PR's New Benefit: Riding Point on Marketing Innovation
A recent enewsletter from Marcus Sheridan, author, blogger and founder of The Sales Lion brand
, urged readers to "take a stand." He meant find something you believe is really wrong with your industry and write about it as a way of showing a deep and unique concern for your clients.
From my perspective, one of the biggest problems public relations
faces is we often fall short in our efforts to make a strong case for the big risks inherent in our work. How can we better lobby for such risk-taking?
The inspiration for my incipient solution comes from the book, "Adapt: Why Success Always Starts with Failure
" a new recipe for business success in today's complex, globally connected economy by Tim Harford. He advocates for an approach based on principles first articulated by the Russian engineer Peter Palchinsky
: Constantly experiment, design your new initiatives so that if they fail you'll survive (don't bet the ranch, in other words) and unflinchingly analyze the results, good and bad.
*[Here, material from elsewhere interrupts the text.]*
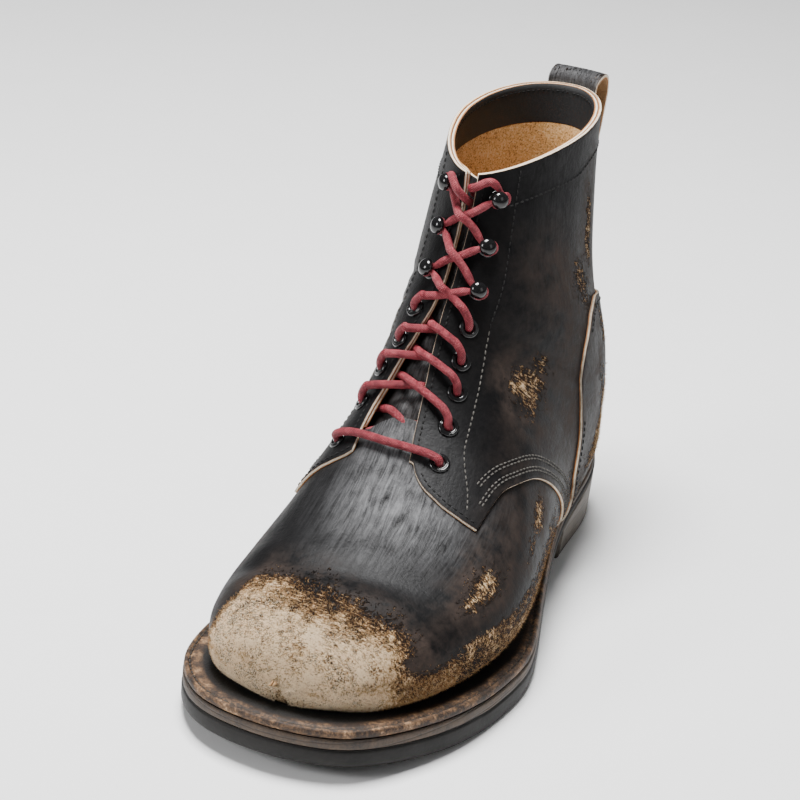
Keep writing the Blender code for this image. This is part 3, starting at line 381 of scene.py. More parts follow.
def piece(name, form, looks, stands_for=()):
    """One object from a shape: points that coincide are made one and collapsed corners dropped.

    The faces point outwards: the whole mesh is turned round if its volume comes out negative.
    """
    _, first, index = np.unique(np.round(form["points"], 3), axis=0, return_index=True,
                                return_inverse=True)
    index = index.reshape(-1)
    points = form["points"][first]
    quads = form["quads"]
    a, b, c, d = (points[index[quads[:, k]]] for k in range(4))
    volume = np.einsum("ij,ij->i", a, np.cross(b, c)) + np.einsum("ij,ij->i", a, np.cross(c, d))
    if volume.sum() < 0:
        quads = quads[:, ::-1]
    ring = index[quads]
    keep = ring != np.roll(ring, -1, axis=1)
    whole = keep.sum(1) > 2
    keep &= whole[:, None]
    corners, source, count = ring[keep], quads[keep], keep.sum(1)[whole]
    mesh = bpy.data.meshes.new(name)
    mesh.vertices.add(len(points))
    mesh.vertices.foreach_set("co", ((points - MIDDLE) * MM).astype(np.float32).ravel())
    mesh.loops.add(len(corners))
    mesh.loops.foreach_set("vertex_index", corners.astype(np.int32))
    mesh.polygons.add(len(count))
    mesh.polygons.foreach_set("loop_start", (np.cumsum(count) - count).astype(np.int32))
    mesh.polygons.foreach_set("material_index", form["looks"][whole].astype(np.int32))
    mesh.polygons.foreach_set("use_smooth", np.ones(len(count), bool))
    layer = mesh.uv_layers.new(name="lay")
    layer.data.foreach_set("uv", form["uv"][source].astype(np.float32).ravel())
    for mark, values in form["marks"].items():
        made = mesh.attributes.new(mark, "FLOAT", "POINT")
        made.data.foreach_set("value", values[first].astype(np.float32))
    mesh.update(calc_edges=True)
    mesh.validate()
    for look in looks:
        mesh.materials.append(look)
    made = bpy.data.objects.new(name, mesh)
    bpy.context.scene.collection.objects.link(made)
    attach(made, "root")
    if stands_for:
        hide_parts(*stands_for)
    return made


# Shares of the thickness where a cut edge has its points, close together by both faces.
EDGE_SHARES = np.concatenate([[0.0, 0.06], np.linspace(0.2, 0.8, 3), [0.94, 1.0]])


def sheet(outer, inner, uv, marks, bulge=0.12, joined_first=None, joined_last=None):
    """A closed skin between two matching grids, with a rounded cut edge round all four sides.

    The cut edge runs from the outer to the inner rim and swells by bulge mm away from the grid.
    Its uv is (distance along the edge, share of the thickness).  The rows marked in joined_first
    and joined_last have no edge on their first and last column.  Looks 0, 1 and 2 are the outer
    face, the cut edge and the inner face.
    """
    rows, columns = outer.shape[:2]
    faces = [shape(outer, grid_quads(rows, columns), 0, uv, marks),
             shape(inner, grid_quads(rows, columns)[:, ::-1], 2, uv, marks)]
    none = np.zeros(rows, bool)
    first = none if joined_first is None else joined_first
    last = none if joined_last is None else joined_last
    i = np.concatenate([np.zeros(columns, int), np.arange(1, rows),
                        np.full(columns - 1, rows - 1), np.arange(rows - 2, 0, -1)])
    j = np.concatenate([np.arange(columns), np.full(rows - 1, columns - 1),
                        np.arange(columns - 2, -1, -1), np.zeros(rows - 2, int)])
    i_in, j_in = np.clip(i, 1, rows - 2), np.clip(j, 1, columns - 2)
    top, low = outer[i, j], inner[i, j]
    away = (top + low) / 2 - (outer[i_in, j_in] + inner[i_in, j_in]) / 2
    away /= np.maximum(np.linalg.norm(away, axis=-1, keepdims=True), 1e-6)
    share = EDGE_SHARES[:, None, None]
    swell = bulge * np.sin(share * PI) ** 0.5
    wall = top[None] * (1 - share) + low[None] * share + away[None] * swell
    edge_uv = np.stack(np.broadcast_arrays(run_of(top)[None] * MM, EDGE_SHARES[:, None]), -1)
    count = len(i)
    k, m = np.mgrid[:len(share) - 1, :count]
    after = (m + 1) % count
    quads = np.stack([k * count + after, k * count + m, (k + 1) * count + m,
                      (k + 1) * count + after], -1)
    i_next, j_next = np.roll(i, -1), np.roll(j, -1)
    skip = ((j == columns - 1) & (j_next == columns - 1) & last[i] & last[i_next]
            | (j == 0) & (j_next == 0) & first[i] & first[i_next])
    quads = quads[:, ~skip].reshape(-1, 4)
    edge_marks = {name: np.broadcast_to(np.asarray(value)[i, j], (len(share), count))
                  for name, value in marks.items()}
    return joined(faces + [shape(wall, quads, 1, edge_uv, edge_marks)])


def tube(path, radius, sides):
    """A round cord along a path, with round ends.  uv is (share round it, distance along it).

    Its cross-section keeps to one spoke that is carried along and held square to the path.
    """
    path = np.asarray(path, float)
    along = np.gradient(path, axis=0)
    along /= np.linalg.norm(along, axis=1, keepdims=True)
    up = np.zeros_like(along)
    up[0] = np.cross(along[0], (0.0, 0.0, 1.0) if abs(along[0][2]) < 0.8 else (1.0, 0.0, 0.0))
    for k in range(1, len(path)):
        up[k] = up[k - 1] - along[k] * (up[k - 1] @ along[k])
    up /= np.linalg.norm(up, axis=1, keepdims=True)
    third = np.cross(along, up)
    length = run_of(path)
    radius = np.broadcast_to(np.asarray(radius, float), (len(path),))
    dome = np.radians((90.0, 65.0, 35.0))
    back, reach = np.cos(dome), np.sin(dome)
    path = np.concatenate([path[:1] - along[:1] * radius[0] * reach[:, None], path,
                           path[-1:] + along[-1:] * radius[-1] * reach[::-1, None]])
    radius = np.concatenate([radius[0] * back, radius, radius[-1] * back[::-1]])
    up = np.concatenate([np.repeat(up[:1], 3, 0), up, np.repeat(up[-1:], 3, 0)])
    third = np.concatenate([np.repeat(third[:1], 3, 0), third, np.repeat(third[-1:], 3, 0)])
    length = np.concatenate([[-1.6, -1.2, -0.7], length, length[-1] + (0.7, 1.2, 1.6)])
    angle = np.linspace(0.0, 2 * PI, sides + 1)
    ring = (up[:, None] * np.cos(angle)[None, :, None]
            + third[:, None] * np.sin(angle)[None, :, None])
    points = path[:, None] + radius[:, None, None] * ring
    uv = np.stack(np.broadcast_arrays(angle[None] / (2 * PI), length[:, None] * MM), -1)
    return shape(points, grid_quads(len(path), sides + 1), 0, uv)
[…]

Compared to other forms of marketing, PR is still reasonably priced. As well, really terrific, substantive PR campaigns can revolve around just one story, or theme, told at a time.
Perhaps more organizations will therefore see it as a practical way to increase the number of intelligent marketing risks they take, thereby improving their odds of survival over time, as well as fundamental to their dialogue with customers. Focus groups are great, but nothing beats the spontaneous feedback you get from "the real world."